Of course she thinks it is cozy. She divulges that for like a year she crashed
at the apartments of different friends while all her belongings were kept in
her car. A little different than my story, but relative. I like her openness
now. So I show her a few pictures and close the computer with some Bonobo
running.

I pull her close and we proceed to make out. She reminds me that she can’t do
anything even though she really wants to. She says I am “cute” and that she
knows it would be really amazing. Okay, cool. Now is the time that I break
into sensual talk. Seemed wise to save it until I could get her close and in
isolation. We’re lying down with our limbs intertwined. I’m whispering in her
ear. Themes of sensuality and desire and arousal. I describe how aroused I
know that I have her and how I can tell she is wet without touching her.

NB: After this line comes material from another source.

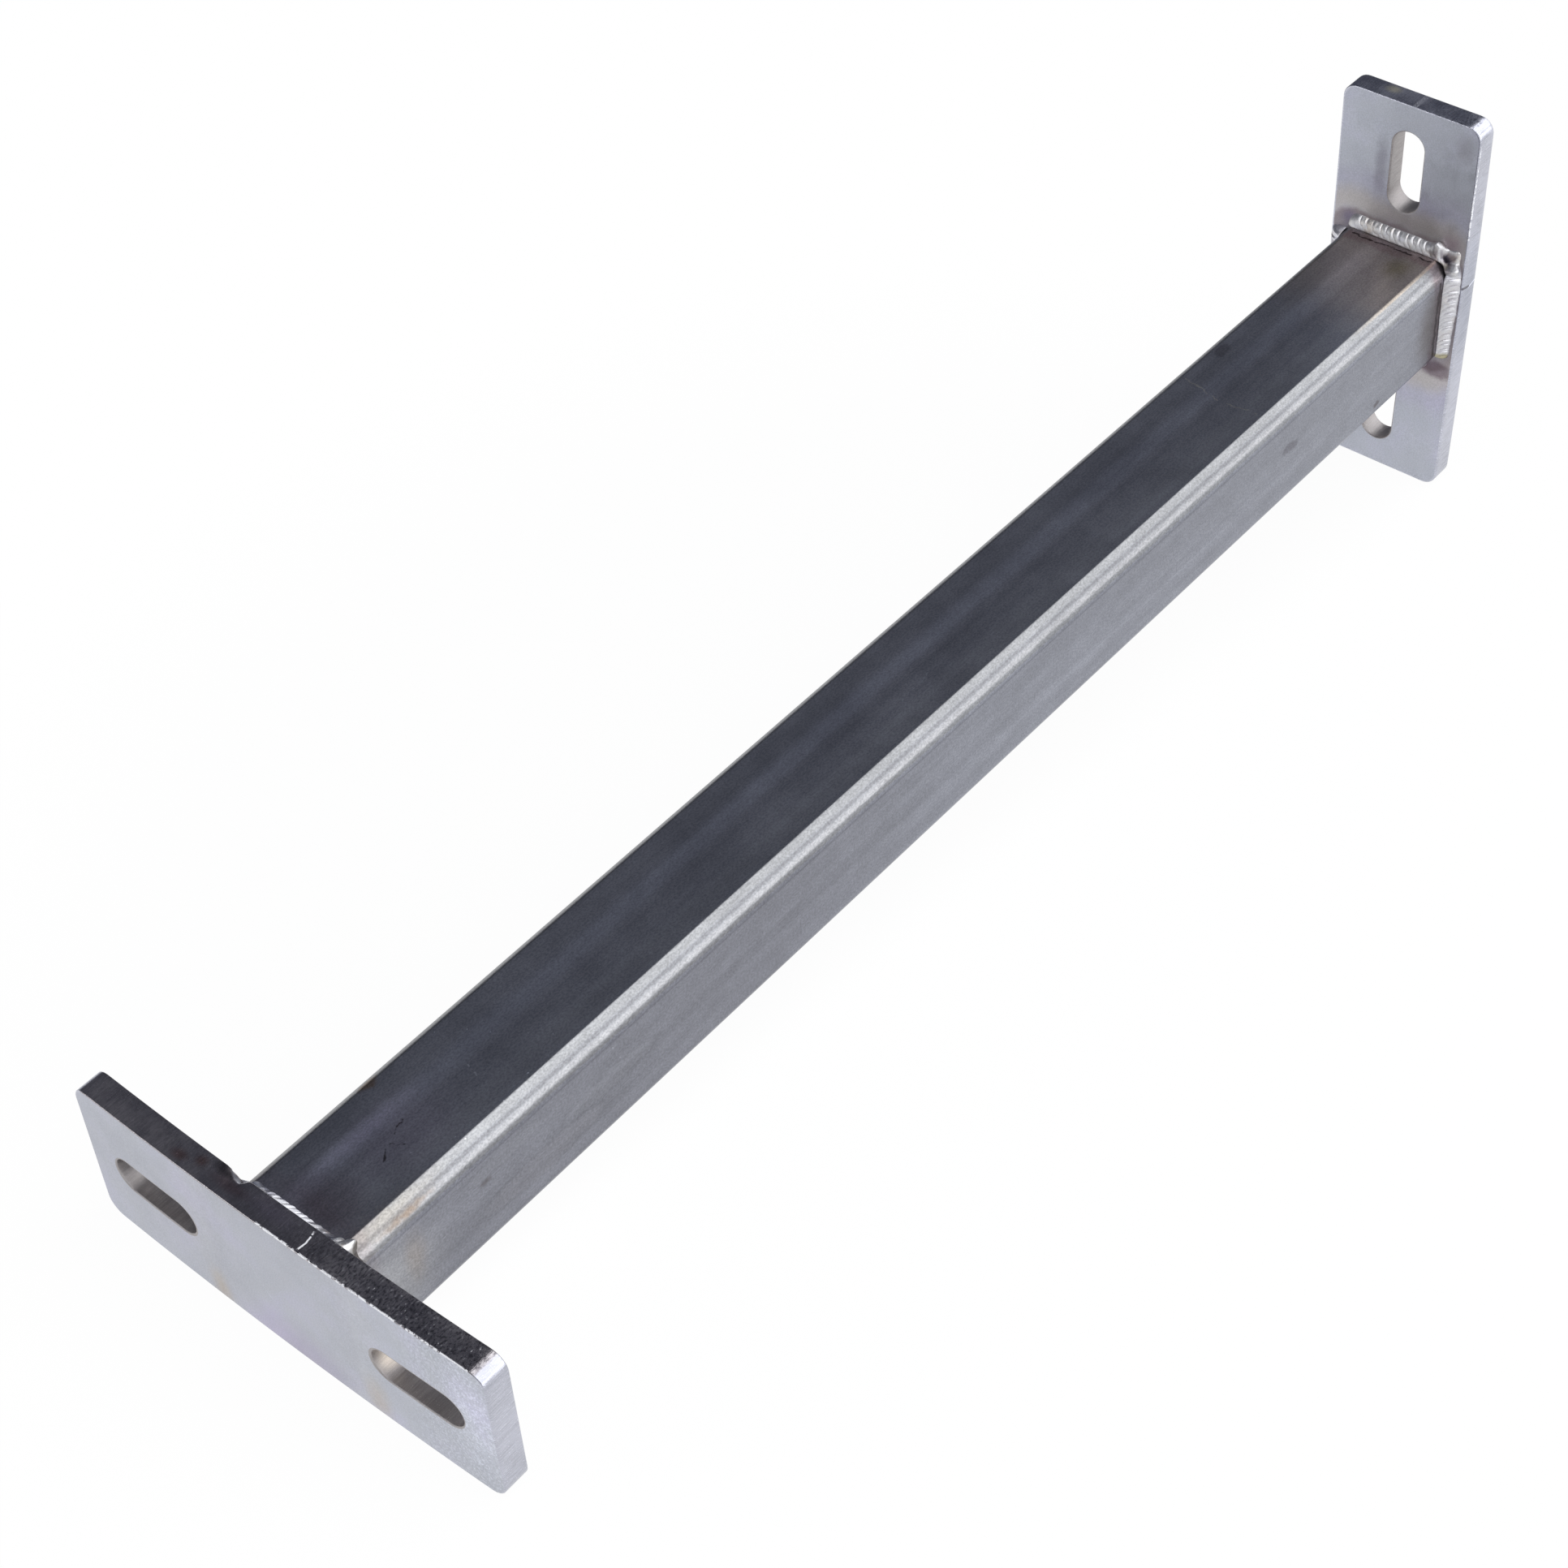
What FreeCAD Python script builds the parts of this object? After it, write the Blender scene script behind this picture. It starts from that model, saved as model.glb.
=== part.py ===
"""Welded mounting bracket: a square tube with a slotted plate welded across each end.

Sizes are in millimetres. +X runs along the tube and +Z is up. The origin is the centre of
the outer face of the cross plate, whose long side lies along Y. The upright plate closes
the other end, with its long side along Z. Each plate is held by four fillet welds, one
along each side of the tube.
"""

import FreeCAD, Part
import math
import os

# Square tube
TUBE_WIDTH = 40.0
TUBE_WALL = 2.5
TUBE_CORNER_RADIUS = 5.0
TUBE_LENGTH = 500.0

# End plates: the ledge is the strip of plate beside the tube, along each long side
PLATE_THICKNESS = 8.0
PLATE_LEDGE = 5.0
PLATE_CORNER_RADIUS = 5.0

# Slots: the offset is from the tube's side to the slot's centre, and the margin is from
# the slot's end to the plate's end
SLOT_WIDTH = 11.5
SLOT_LENGTH = 30.0
SLOT_OFFSET = 26.0
SLOT_END_MARGIN = 10.0

# Fillet welds: the toe margin is the bare strip of ledge outside the bead, and the bulge
# is the height of the bead's face above the line between its toes
WELD_TOE_MARGIN = 0.5
WELD_BULGE = 0.9
RIPPLE_PITCH = 2.5
RIPPLE_HEIGHT = 0.4
CORNER_RIPPLES = 3
BEAD_FLATS = 4

# Where a run's end puddled on its corner: two lumps of metal with a crater between them
LUMP_RADIUS = 2.1
LUMP_ANGLES = (25.0, 65.0)
CRATER_RADIUS = 1.2
CRATER_ANGLE = 45.0

# Sizes that follow
HALF_TUBE = TUBE_WIDTH / 2
FLAT_HALF = HALF_TUBE - TUBE_CORNER_RADIUS
PLATE_WIDTH = TUBE_WIDTH + 2 * PLATE_LEDGE
SLOT_CENTRE = HALF_TUBE + SLOT_OFFSET
PLATE_LENGTH = 2 * (SLOT_CENTRE + SLOT_LENGTH / 2 + SLOT_END_MARGIN)
OVERALL_LENGTH = TUBE_LENGTH + 2 * PLATE_THICKNESS
WELD_LEG = PLATE_LEDGE - WELD_TOE_MARGIN

ORIGIN = FreeCAD.Vector(0, 0, 0)
X_AXIS = FreeCAD.Vector(1, 0, 0)
Z_AXIS = FreeCAD.Vector(0, 0, 1)
ROOT_TWO = math.sqrt(2)


def rounded_bar(start_x, length, size_y, size_z, radius):
    """Bar along the tube's axis whose section is a rectangle with rounded corners."""
    corner = FreeCAD.Vector(start_x, -size_y / 2, -size_z / 2)
    bar = Part.makeBox(length, size_y, size_z, corner)
    long_edges = [edge for edge in bar.Edges if abs(edge.tangentAt(edge.FirstParameter).x) > 0.5]
    return bar.makeFillet(radius, long_edges)


def square_tube():
    """Tube between the plates' inner faces, its wall even round the corners."""
    bore_width = TUBE_WIDTH - 2 * TUBE_WALL
    bore_radius = TUBE_CORNER_RADIUS - TUBE_WALL
    outside = rounded_bar(PLATE_THICKNESS, TUBE_LENGTH, TUBE_WIDTH, TUBE_WIDTH, TUBE_CORNER_RADIUS)
    bore = rounded_bar(PLATE_THICKNESS, TUBE_LENGTH, bore_width, bore_width, bore_radius)
    return outside.cut(bore)


def slot_cutter(centre_y):
    """Round-ended slot through the cross plate, long side along Y."""
    radius = SLOT_WIDTH / 2
    straight = SLOT_LENGTH - SLOT_WIDTH
    corner = FreeCAD.Vector(0, centre_y - straight / 2, -radius)
    cutter = Part.makeBox(PLATE_THICKNESS, straight, SLOT_WIDTH, corner)
    for side in (-1, 1):
        end = FreeCAD.Vector(0, centre_y + side * straight / 2, 0)
        cutter = cutter.fuse(Part.makeCylinder(radius, PLATE_THICKNESS, end, X_AXIS))
    return cutter.removeSplitter()


def cross_plate():
    """Plate at the origin's end, with a slot on each side of the tube."""
    plate = rounded_bar(0, PLATE_THICKNESS, PLATE_LENGTH, PLATE_WIDTH, PLATE_CORNER_RADIUS)
    for side in (-1, 1):
        plate = plate.cut(slot_cutter(side * SLOT_CENTRE))
    return plate


def to_far_end(shape):
    """Shape turned end for end about the middle of the bracket."""
    turned = shape.copy()
    middle = FreeCAD.Vector(OVERALL_LENGTH / 2, 0, 0)
    turned.rotate(middle, Z_AXIS, 180)
    return turned


def upright_plate():
    """The same plate at the far end, turned a quarter so that it stands up."""
    plate = cross_plate()
    plate.rotate(ORIGIN, X_AXIS, 90)
    return to_far_end(plate)


def bead_profile():
    """Points of the bead's face from the tube to the plate, as distances out of each.

    They lie on the circle through both toes whose middle stands WELD_BULGE above the line
    between them. Each point is the pair of distances out of the plate and out of the tube.
    """
    crown = WELD_LEG / ROOT_TWO + WELD_BULGE
    depth = (WELD_LEG ** 2 - crown ** 2) / (2 * ROOT_TWO * crown - 2 * WELD_LEG)
    radius = crown + depth * ROOT_TWO
    toe_angle = math.asin(depth / radius)
    span = math.pi / 2 - 2 * toe_angle
    bearings = [toe_angle + span * index / BEAD_FLATS for index in range(BEAD_FLATS + 1)]
    return [(radius * math.cos(b) - depth, radius * math.sin(b) - depth) for b in bearings]


def bead_outline(y, swell):
    """Points round the bead's section on the tube's top, its middle raised by swell."""
    crown = WELD_LEG / ROOT_TWO + WELD_BULGE
    share = 1 + swell / crown
    root = FreeCAD.Vector(PLATE_THICKNESS, y, HALF_TUBE)
    points = [root]
    for off_plate, off_tube in bead_profile():
        points.append(root + FreeCAD.Vector(off_plate * share, 0, off_tube * share))
    return points


def flat_face(points):
    """Face bounded by straight lines through the points and back to the first."""
    return Part.Face(Part.makePolygon(points + points[:1]))


def ripple(start, end):
    """One ripple of the bead: it widens along Y between two like outlines."""
    narrow = bead_outline(start, -RIPPLE_HEIGHT / 2)
    wide = bead_outline(end, RIPPLE_HEIGHT / 2)
    faces = [flat_face(narrow), flat_face(wide)]
    for index in range(len(narrow)):
        faces.append(flat_face([narrow[index - 1], narrow[index], wide[index], wide[index - 1]]))
    return Part.Solid(Part.Shell(faces))


def straight_bead():
    """Bead over the flat of the tube's top, at the cross plate: each ripple ends in a step."""
    count = max(1, round(2 * FLAT_HALF / RIPPLE_PITCH))
    pitch = 2 * FLAT_HALF / count
    starts = [index * pitch - FLAT_HALF for index in range(count)]
    ripples = [ripple(start, start + pitch) for start in starts]
    return ripples[0].multiFuse(ripples[1:])


def corner_bead():
    """Bead round one corner of the tube, in steps that stand proud by turns."""
    centre = FreeCAD.Vector(0, FLAT_HALF, FLAT_HALF)
    step = 90 / CORNER_RIPPLES
    pieces = []
    for index in range(CORNER_RIPPLES):
        swell = RIPPLE_HEIGHT / 2 if index % 2 else -RIPPLE_HEIGHT / 2
        section = flat_face(bead_outline(FLAT_HALF, swell))
        section.rotate(centre, X_AXIS, -index * step)
        pieces.append(section.revolve(centre, X_AXIS, -step))
    return pieces[0].multiFuse(pieces[1:])


def ball_on_corner(radius, angle, height):
    """Ball over the corner bead: angle from the tube's top, height along both legs."""
    bearing = math.radians(angle)
    reach = TUBE_CORNER_RADIUS + height
    y = FLAT_HALF + reach * math.sin(bearing)
    z = FLAT_HALF + reach * math.cos(bearing)
    return Part.makeSphere(radius, FreeCAD.Vector(PLATE_THICKNESS + height, y, z))


def weld_run():
    """One fillet weld: across the tube's top at the cross plate, then round the corner."""
    return straight_bead().fuse(corner_bead()).removeSplitter()


def cratered_run():
    """A weld run whose end puddled on the corner: two lumps and the crater between them."""
    run = weld_run()
    for angle in LUMP_ANGLES:
        run = run.fuse(ball_on_corner(LUMP_RADIUS, angle, LUMP_RADIUS))
    face_height = WELD_LEG / 2 + WELD_BULGE / ROOT_TWO
    return run.cut(ball_on_corner(CRATER_RADIUS, CRATER_ANGLE, face_height))


def cross_welds():
    """Welds at the cross plate: each starts where the run before it ended."""
    runs = {
        "cross_weld_top": (weld_run(), 0),
        "cross_weld_right": (cratered_run(), 90),
        "cross_weld_bottom": (weld_run(), 180),
        "cross_weld_left": (weld_run(), 270),
    }
    return turned_about_tube(runs)


def upright_welds():
    """Welds at the upright plate, laid the other way round the tube."""
    runs = {
        "upright_weld_top": (cratered_run(), 0),
        "upright_weld_left": (weld_run(), 90),
        "upright_weld_bottom": (weld_run(), 180),
        "upright_weld_right": (weld_run(), 270),
    }
    near = turned_about_tube(runs)
    return {name: to_far_end(run) for name, run in near.items()}


def turned_about_tube(runs):
    """Each run turned about the tube's axis by its own angle in degrees."""
    placed = {}
    for name, (run, angle) in runs.items():
        run.rotate(ORIGIN, X_AXIS, angle)
        placed[name] = run
    return placed


def main():
    """Write one STEP file for each piece."""
    pieces = {
        "square_tube": square_tube(),
        "cross_plate": cross_plate(),
        "upright_plate": upright_plate(),
    }
    pieces.update(cross_welds())
    pieces.update(upright_welds())
    os.makedirs("parts", exist_ok=True)
    for name, shape in pieces.items():
        shape.exportStep("parts/" + name + ".step")
        print(name, "solids", len(shape.Solids), "volume", round(shape.Volume, 1))


main()
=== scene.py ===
"""Looks of the welded mounting bracket: a square steel tube with a slotted plate on each end.

Every shape is worked out in millimetres in the bracket's own frame: +X runs along the tube,
+Z is up, and the origin is the middle of the cross plate's outer face. Meshes are handed to
Blender in metres.
"""

import logging
import math
from dataclasses import dataclass
from enum import Enum
from typing import List, Optional, Sequence, Tuple, Union

import bpy
import numpy as np
from mathutils import Matrix


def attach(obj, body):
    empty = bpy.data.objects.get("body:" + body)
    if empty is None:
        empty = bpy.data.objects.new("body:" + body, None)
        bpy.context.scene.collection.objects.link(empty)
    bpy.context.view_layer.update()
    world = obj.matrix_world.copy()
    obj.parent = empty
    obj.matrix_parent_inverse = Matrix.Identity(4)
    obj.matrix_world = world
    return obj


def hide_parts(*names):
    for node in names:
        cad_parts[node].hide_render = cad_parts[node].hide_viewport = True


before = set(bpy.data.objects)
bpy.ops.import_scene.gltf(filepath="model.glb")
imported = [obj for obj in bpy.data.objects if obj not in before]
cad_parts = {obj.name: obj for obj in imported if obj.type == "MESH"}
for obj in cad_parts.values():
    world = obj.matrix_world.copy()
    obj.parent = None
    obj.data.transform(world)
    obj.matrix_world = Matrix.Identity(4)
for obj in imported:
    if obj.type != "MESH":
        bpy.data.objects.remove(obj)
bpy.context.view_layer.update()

Vec = Tuple[float, float, float]
Socket = bpy.types.NodeSocket
Material = bpy.types.Material
Thing = bpy.types.Object

MILLIMETRE = 0.001
ROOT_TWO = math.sqrt(2)
QUARTER_TURN = math.pi / 2
WHITE: Vec = (1.0, 1.0, 1.0)
LOG = logging.getLogger("bracket")


class End(Enum):
    """The two ends of the tube."""

    NEAR = "cross"
    FAR = "upright"


class Side(Enum):
    """The side of the tube that a weld runs over, with its turn about the tube in degrees.

    The turn is counted at the near end, where a run is first laid out on the tube's top.
    """

    TOP = ("top", 0)
    RIGHT = ("right", 90)
    BOTTOM = ("bottom", 180)
    LEFT = ("left", 270)


@dataclass(frozen=True)
class Sizes:
    """The bracket's own sizes in millimetres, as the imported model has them."""

    tube_half: float = 20.0
    tube_wall: float = 2.5
    corner_radius: float = 5.0
    plate_thickness: float = 8.0
    plate_half_length: float = 71.0
    plate_half_width: float = 25.0
    plate_corner: float = 5.0
    slot_centre: float = 46.0
    slot_half_straight: float = 9.25
    slot_radius: float = 5.75
    overall: float = 516.0
    weld_leg: float = 4.5

    @property
    def flat_half(self) -> float:
        """Half width of the tube's flats."""
        return self.tube_half - self.corner_radius

    @property
    def bead_reach(self) -> float:
        """Distance from the middle of a corner's arc to the middle of the bead round it."""
        return self.corner_radius + self.weld_leg / 2


SIZES = Sizes()


@dataclass
class Patch:
    """A grid of points with a pattern place for each, and which of its faces are kept.

    Attributes:
        points: rows by columns by 3, in millimetres.
        close_rows: the last row joins the first.
        close_columns: the last column joins the first.
        pattern: rows by columns by 2, the pattern place in millimetres, or nothing.
        shade: rows by columns, a number that the finish reads, or nothing for 0.
        finish: rows by columns, the finish of the face that starts at each grid point.
        kept: rows by columns, false where that face is left out.
    """

    points: np.ndarray
    close_rows: bool = True
    close_columns: bool = True
    pattern: Optional[np.ndarray] = None
    shade: Optional[np.ndarray] = None
    finish: Optional[np.ndarray] = None
    kept: Optional[np.ndarray] = None

    def __post_init__(self) -> None:
        """Fill in what was left out: pattern place, shade and finish 0, and every face kept."""
        shape = self.points.shape[:2]
        if self.pattern is None:
            self.pattern = np.zeros(shape + (2,))
        if self.shade is None:
            self.shade = np.zeros(shape)
        if self.finish is None:
            self.finish = np.zeros(shape, int)
        if self.kept is None:
            self.kept = np.ones(shape, bool)

    def faces(self) -> Tuple[np.ndarray, np.ndarray]:
        """Corner indices of the kept faces, and the finish of each.

        A face joins a grid point with the next one along the row and the two below them.

        Returns:
            Faces by 4 corner indices, and one finish number for each face.
        """
        rows, columns = self.points.shape[:2]
        row_count = rows if self.close_rows else rows - 1
        column_count = columns if self.close_columns else columns - 1
        row, column = np.meshgrid(np.arange(row_count), np.arange(column_count), indexing="ij")
        next_row = (row + 1) % rows
        next_column = (column + 1) % columns
        around = ((row, column), (row, next_column), (next_row, next_column), (next_row, column))
        corners = np.stack([down * columns + along for down, along in around], axis=-1)
        kept = self.kept[:row_count, :column_count]
        return corners[kept], self.finish[:row_count, :column_count][kept]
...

We’re kissing and caressing each other and I’m not blocked reaching into her
jeans. Of course she is soaked and I tell her so. She reminds me of the
boyfriend one more time. I say, “At this point there are only two options,
either you leave him for more fulfilling options or you allow yourself this
intense, passionate, juicy secret that you’ll remember and cherish for the rest
of your life.” I slide my finger deep inside her and whispher, “I want to
taste you…”

“Do you have a condom?” This was actually unexpected. I said, “Of course…I
wouldn’t have you any other way…but, right now, I just want to taste you.” So
we rip each other’s clothes off and I tease her while she is literally begging
for cock. “I want you in me…I want you in me…now…”

She says, “Don’t you leave a trace of this on me.” And it was wild. Very
intense, thrashing about kind of sex. She was quite verbal and obscene, which
I like. “This is so fucking amazing…I love the way you fuck me…” alternating
with a few French expressions.

When we were done, she dressed, then drove away with this devilish grin.